There is a sandwich shop on campus that sells open-faced toasted subs. At this restaurant there are four managers who participate in a kind of iterated prisoners dilemma, though I'll try to show how each kind of game theory exercise we worked in class can build a model of this scenario.
More about the situation: Since, no manager started working in the store when it opened for business, each of these four players joined a game already in progress. They work in a regular round robin rotation, that is, manager 1 works the first shift; manager 2 works the second shift, and so on with manager 1 coming back in to work the fifth shift, etc. Due to a hilarious love square between these managers none of them communicate outside of work or during shift changes. Finally, each manager really needs to keep her job so they will do whatever a customer asks; they are fully willing to do the the amount of work required to serve all the customers and this alone will prevent termination.

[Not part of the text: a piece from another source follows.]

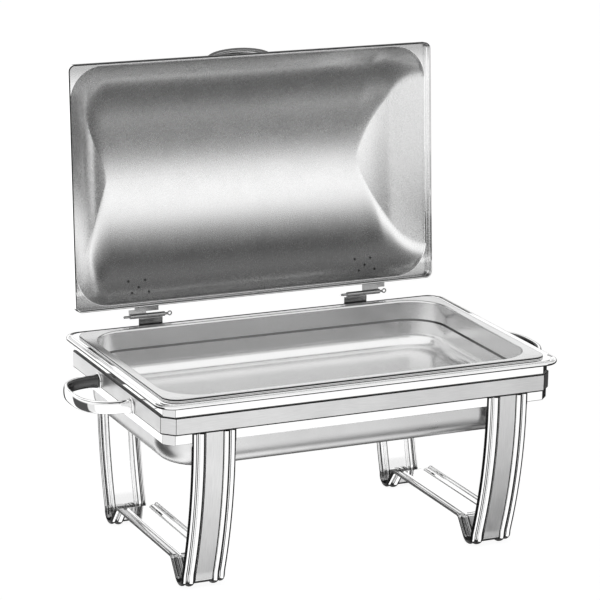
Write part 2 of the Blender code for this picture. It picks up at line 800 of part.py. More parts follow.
def make_lid_leaf(name, side, steel):
    """A leaf bent over the lid's flange and up its rear wall, with the outer knuckle."""
    centre = side * LID_LEAF_X + LID_LEAF_SHIFT
    split = hinge_shift(side)
    outer_end = split + side * KNUCKLE_LENGTH
    knuckle_low, knuckle_high = sorted((split + side * GAP, outer_end))
    arm_z = lid_flange_top() + GAP
    wall_steps = 8
    near, far = [], []
    for step in range(wall_steps + 1):
        height = LID_LEAF_BEND + (LID_LEAF_TOP - LID_LEAF_BEND) * step / wall_steps
        near.append(wall_point(height, GAP)[0])
        far.append(wall_point(height, GAP + LEAF_SHEET)[0])
    near = [(point.y, point.z) for point in near]
    far = [(point.y, point.z) for point in far]
    foot_y = dome_half_y(0) + 2 * GAP
    # Where the flat arm starts: short of the base knuckle, which it swings past.
    arm_end = HINGE_Y - KNUCKLE_RADIUS - 2 * MM
    plate_outline = [(foot_y, arm_z), (arm_end, arm_z), (arm_end, arm_z + LEAF_SHEET)]
    plate_outline += [(foot_y + LEAF_SHEET, arm_z + LEAF_SHEET)] + far + list(reversed(near))
    leaf = extrude_outline(
        name, plate_outline, centre - LEAF_WIDTH / 2, centre + LEAF_WIDTH / 2, steel
    )
    arm_outline = (
        (arm_end - 3 * MM, arm_z + 0.2 * MM),
        (HINGE_Y, HINGE_Z + BORE_RADIUS),
        (HINGE_Y, HINGE_Z + KNUCKLE_RADIUS),
        (arm_end - 3 * MM, arm_z + LEAF_SHEET - 0.2 * MM),
    )
    arm = extrude_outline("arm", arm_outline, knuckle_low, knuckle_high)
    axis = Vector((0, HINGE_Y, HINGE_Z))
    start = axis + Vector((knuckle_low, 0, 0))
    end = axis + Vector((knuckle_high, 0, 0))
    knuckle = rod("knuckle", KNUCKLE_RADIUS, start, end)
    combine(leaf, [arm, knuckle], "UNION")
    overrun = Vector((2 * MM, 0, 0))
    combine(leaf, [rod("bore", BORE_RADIUS, start - overrun, end + overrun)], "DIFFERENCE")
    smooth(leaf)
    return leaf


def make_hinge_pin(name, side, steel):
    """A loose pin with a rounded tip on the left and a ring to pull it out on the right."""
    split = hinge_shift(side)
    tip = split - KNUCKLE_LENGTH - PIN_TIP_BEYOND
    shank_end = split + KNUCKLE_LENGTH + PIN_EYE_BEYOND
    length = shank_end - tip
    stations = (
        (0, PIN_RADIUS * 0.5),
        (PIN_RADIUS * 0.6, PIN_RADIUS),
        (length, PIN_RADIUS),
    )
    start = Vector((tip, HINGE_Y, HINGE_Z))
    pin = turned(name, stations, start, (1, 0, 0), steel)
    centre = Vector((shank_end + PIN_EYE_RADIUS - 0.3 * MM, HINGE_Y, HINGE_Z))
    around, across = 18, 8
    loops = []
    for i in range(around):
        angle = math.tau * i / around
        spoke = Vector((math.cos(angle), 0, math.sin(angle)))
        loop = []
        for j in range(across):
            turn = math.tau * j / across
            offset = spoke * (PIN_EYE_RADIUS + PIN_EYE_WIRE * math.cos(turn))
            loop.append(centre + offset + Vector((0, PIN_EYE_WIRE * math.sin(turn), 0)))
        loops.append(loop)
    combine(pin, [loft("ring", loops, closed=True)], "UNION")
    smooth(pin)
    return pin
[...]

Let's assume Monday morning manager 1 (M1) walks into the store and starts to get things ready. M1 finds that there are some things that are not done that should be done. Now, M1 has a decision to make, either she can work feverishly to get all the things done that need to be done or she can choose to do the least amount of work required to serve the customers and no more. That is, she can serve all the guests but refuse to restock or prepare food for potential need in the next shift. She decides to choose the latter. M2 works that night and finds many things undone and has the choice laid before M1 that morning. Suppose, she chooses the latter on the basis of a tit-for-tat strategy, and suppose M1 did as well. M3, same outcome. When M4 comes into the shift she chooses the second option again but on the basis that she has been burned once, and from now on will never cooperate (Nuclear option).

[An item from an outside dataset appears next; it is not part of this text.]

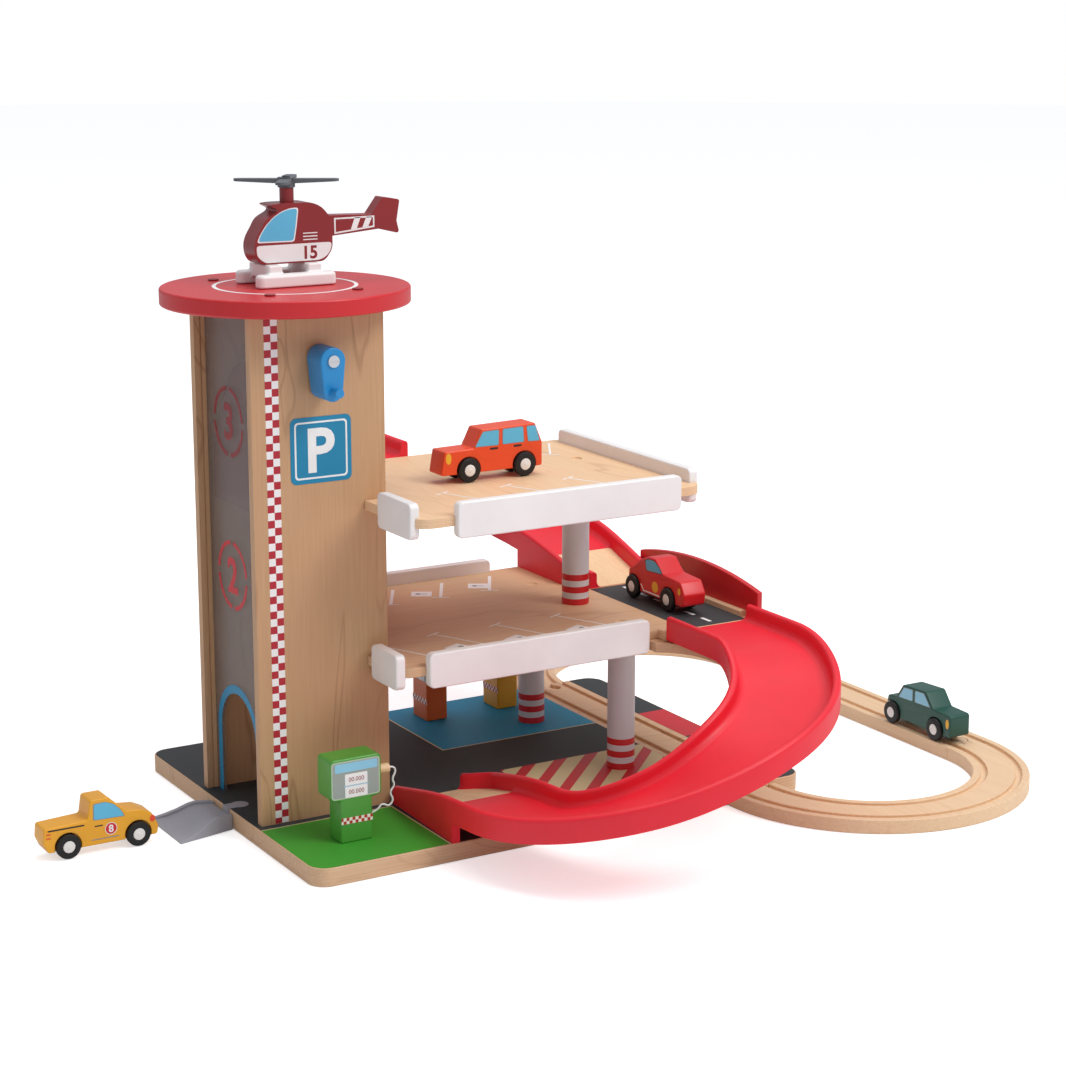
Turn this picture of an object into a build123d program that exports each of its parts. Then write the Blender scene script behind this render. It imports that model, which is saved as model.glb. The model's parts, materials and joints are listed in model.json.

This complicated real world case highlights a couple of things. One kind game theoretic model for this game is that each manager knows that her dominate strategy for "gettin' paid" and doing the least amount of work is to do only what is required by the customer. This creates a Nash Equilibrium. It is in the best interest of each manager to do the least amount of work possible and none are given an incentive to change.
Another interesting perspective of this example is the following. In lab, when we played the group games with the common pot, it only took one person to remain a freeloader in the initial round, where everyone was naive enough to think everyone would put all their money in the pot, to cause others to defect as well (the round where the number of defectors was identified). One person's decision had a major impact on the rest of the players. That's the kind of impact that M4 has on the rest of the group. If we were to add one new manager each week with the tit-for-tat strategy but who initially chooses to cooperate, M4 will be able to change any consecutive choices to cooperate into a new trend to defect.

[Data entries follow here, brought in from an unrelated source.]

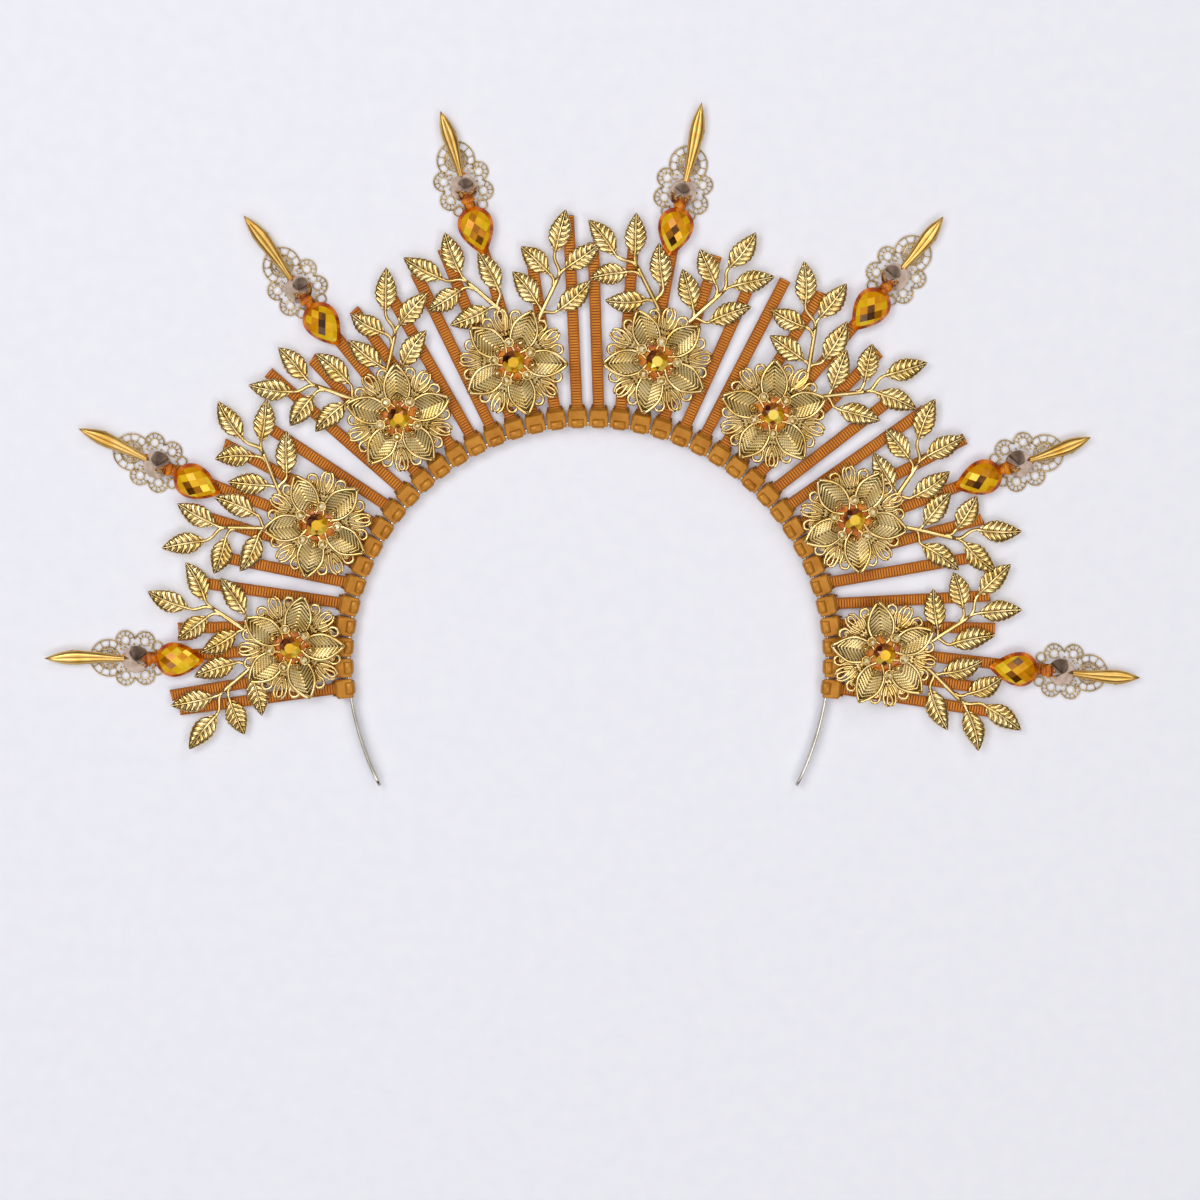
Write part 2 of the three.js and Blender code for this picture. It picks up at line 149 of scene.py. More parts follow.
flagged = add_node(
    sky, "ShaderNodeMix", {0: low_down, 6: walls, 7: flags}, data_type="RGBA", blend_type="MULTIPLY"
)
sky.links.new(flagged.outputs[2], sky.nodes["Background"].inputs["Color"])
sky.nodes["Background"].inputs["Strength"].default_value = 1.2

SOFT_BOXES = [  # azimuth and elevation in degrees, distance and side in metres, watts, colour
    (140, 58, 1.3, 0.55, 4.2, "#FFFFFF"),
    (-40, 60, 1.3, 0.45, 2.0, "#FFFDF8"),
    (60, 40, 1.4, 0.4, 1.9, "#FFFFFF"),
    (235, 44, 1.4, 0.4, 1.7, "#F4F6FF"),
]
for number, (azimuth, elevation, away, side, watts, colour) in enumerate(SOFT_BOXES, 1):
    box = bpy.data.lights.new(f"Soft_box_{number}", "AREA")
    box.size = side
    box.energy = watts
    box.color = linear(colour)[:3]
    lamp = bpy.data.objects.new(f"Soft_box_{number}", box)
    turn, rise = math.radians(azimuth), math.radians(elevation)
    towards = Vector((math.cos(turn) * math.cos(rise), math.sin(turn) * math.cos(rise), math.sin(rise)))
    lamp.location = MM * aim + away * towards
    lamp.rotation_euler = towards.to_track_quat("Z", "Y").to_euler()
    bpy.context.scene.collection.objects.link(lamp)

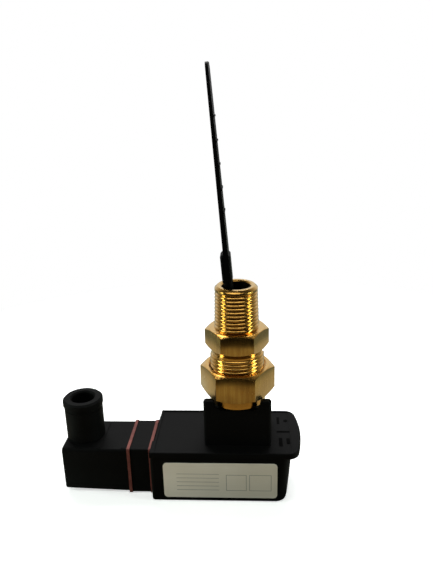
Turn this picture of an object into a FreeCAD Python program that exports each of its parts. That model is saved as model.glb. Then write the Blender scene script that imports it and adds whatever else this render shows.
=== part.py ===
import FreeCAD, Part
import math
import os
import Sketcher

"""Paddle flow switch with a union fitting and a four-pole cable plug.

Frame: millimetres, +Z up, X along the housing with the plug at -X. The origin is where
the axis of the process thread meets the flat base of the housing.
"""

os.makedirs("parts", exist_ok=True)
doc = FreeCAD.newDocument("paddle_flow_switch")

# ---------------------------------------------------------------- driving dimensions
SIZES = {
    # housing tray
    "body_left": 43.2, "body_right": 25.5, "body_draft": 2.1, "body_wide": 39.3, "body_high": 25.4,
    "body_wall": 2.8, "body_floor": 2.4, "end_bow": 2.6, "nose_radius": 72.0, "corner_round": 5.5,
    "heel_round": 1.6,
    "base_round": 1.2, "pillar_round": 3.2, "pillar_split": 16.0, "pillar_gap": 0.15, "nose_wall": 4.6,
    # lid and its neck block
    "lid_overhang": 0.6, "lid_nose": 31.7, "lid_thick": 3.0, "lid_panel_drop": 0.4, "lid_rim": 1.4,
    "lid_nose_rim": 2.6, "lid_edge_round": 0.7, "lid_key": 0.9, "lid_key_start": 9.4,
    "neck_wide": 33.0, "neck_deep": 26.0, "neck_top": 52.6, "neck_corner": 1.6, "neck_edge": 0.9,
    "seat_high": 47.5, "seat_round": 15.3, "notch_low": 8.1, "notch_high": 11.8,
    "notch_middle": 10.6, "notch_rise": 1.5, "neck_wall": 3.2, "shoulder_high": 38.5, "boss_round": 12.4,
    "sleeve_ledge": 40.0, "bracket_post": 3.4, "bracket_post_x": 15.8,
    # lid seal
    "seal_wide": 1.0, "seal_high": 0.8,
    # process adapter
    "mouth_high": 107.7, "thread_small": 20.44, "thread_taper": 0.0625, "adapter_bore": 13.8,
    "mouth_chamfer": 1.2, "adapter_flats": 27.0, "adapter_hex_top": 86.6, "adapter_hex_low": 76.6,
    "male_thread": 26.44, "adapter_low": 57.0, "carrier_bore": 18.8,
    "carrier_top": 73.0, "adapter_turn": 1.7,
    "thread_pitch": 1.814, "thread_deep": 1.162, "crest_flat": 0.3, "thread_start": 1.0,
    "collar_low": 74.5,
    # union nut
    "nut_flats": 32.0, "nut_top": 67.0, "nut_low": 53.0, "nut_collar": 27.8, "nut_collar_low": 47.9,
    "nut_shoulder": 51.3, "nut_thread_low": 56.3, "nut_room": 25.2, "nut_opening": 21.4,
    "nut_turn": -2.3, "thread_gap": 0.08,
    # dividing sleeve
    "flange_low": 51.5, "flange_high": 55.5, "flange_round": 24.8, "sleeve_wide": 20.6,
    "sleeve_narrow": 19.0, "sleeve_bore": 16.2, "sleeve_wall_low": 53.3, "sleeve_low": 23.0,
    "clip_low": 24.35, "clip_thick": 0.9, "clip_groove": 0.6, "clip_reach": 11.9, "clip_mouth": 8.0,
    # paddle
    "pivot_high": 66.3, "paddle_lean": 4.45, "pin_wide": 2.0, "stem_wide": 4.7, "stem_shift": 0.45,
    "stem_flat": 5.0, "slot_half": 2.75, "grip_low": 44.0, "grip_high": 57.2, "grip_wide": 10.0,
    "blade_wide": 12.0, "blade_root": 2.5, "blade_end": 1.3, "blade_low": 47.0, "blade_high": 140.0,
    "mark_first": 76.2, "mark_step": 10.4, "mark_proud": 0.35, "mark_wide": 0.8,
    "paddle_foot": 10.0, "foot_wide": 5.8, "boss_wide": 6.4, "blade_tip": 3.0, "grip_round": 1.2,
    "magnet_wide": 4.4, "magnet_high": 2.6, "dowel_wide": 2.0, "dowel_deep": 1.2, "dowel_long": 3.0,
    # switch lever and micro switch
    "lever_pivot": 26.0, "lever_lean": 1.9, "lever_thick": 2.2, "lever_wide": 4.0, "lever_top": 26.8,
    "lever_foot": 11.4, "lever_hub": 5.2, "cup_wide": 6.2, "cup_high": 3.4, "cheek_in": 3.2,
    "cheek_thick": 2.0, "cheek_long": 6.4, "bracket_top": 21.8, "bracket_thick": 2.0,
    "bracket_long": 38.6, "bracket_wide": 13.0, "switch_face": 1.9, "switch_deep": 7.0,
    "switch_thick": 5.8, "switch_low": 6.4, "switch_high": 12.8, "plunger_high": 16.0,
    "plunger_wide": 1.8, "plunger_proud": 1.1, "plunger_long": 3.2,
    # connector block, gaskets and pins
    "line_high": 13.1, "gasket_thick": 1.5, "gasket_proud": 0.4, "gasket_round": 1.0, "block_long": 9.5,
    "plug_wide": 27.6,
    "plug_high": 25.4, "block_round": 0.8, "spigot_margin": 1.4, "spigot_long": 5.0, "blade_tail": 2.0,
    "contact_inset_y": 2.6, "contact_inset_z": 1.5, "terminal_inset": 1.0, "terminal_head": 4.4,
    "blade_pin": 6.3, "blade_pin_thick": 0.8, "pin_reach": 12.3,
    "block_screw_y": 10.3, "block_screw_z": 8.9,
    # plug
    "plug_long": 33.2, "plug_wall": 2.2, "plug_round": 2.0, "plug_rise": 1.3, "plug_flange": 3.1,
    "plug_step": 0.35, "plug_waist": 10.3, "plug_end": 2.6, "carrier_long": 15.3,
    "gland_x": 79.4, "gland_wide": 19.3, "gland_top": 42.6, "gland_bore": 15.2, "gland_ledge": 24.6,
    "gland_head": 20.2, "gland_head_high": 5.1, "gland_rim": 3.7, "gland_hole": 11.6,
    "gland_shank": 8.2, "washer_thick": 1.1, "grommet_hole": 8.0,
    # screws
    "screw_wide": 3.0, "head_wide": 5.5, "head_high": 2.0, "slot_wide": 0.9, "slot_deep": 0.9,
    # rating plate
    "plate_left": 36.8, "plate_right": 19.3, "plate_low": 2.6, "plate_high": 22.5, "plate_thick": 0.3,
    "plate_round": 2.0,
    # clearances
    "running_gap": 0.05, "fit_gap": 0.05,
}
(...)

The working world is even more complicated than this example since there are consequences to not doing anything during a shift because a manager can complain to someone further up the authority chain, which is about the most obvious of options in a pool of extra complications. The models that we work on in class are extremely telling even while making a bunch of extra assumptions. Think about how much more money we each could have made in lab if we were able to talk to all the members of the group. On second thought, there's extra credit for being in some earnings percentile, I think people would have still chosen to defect since in the long run we are in competition. Interesting stuff!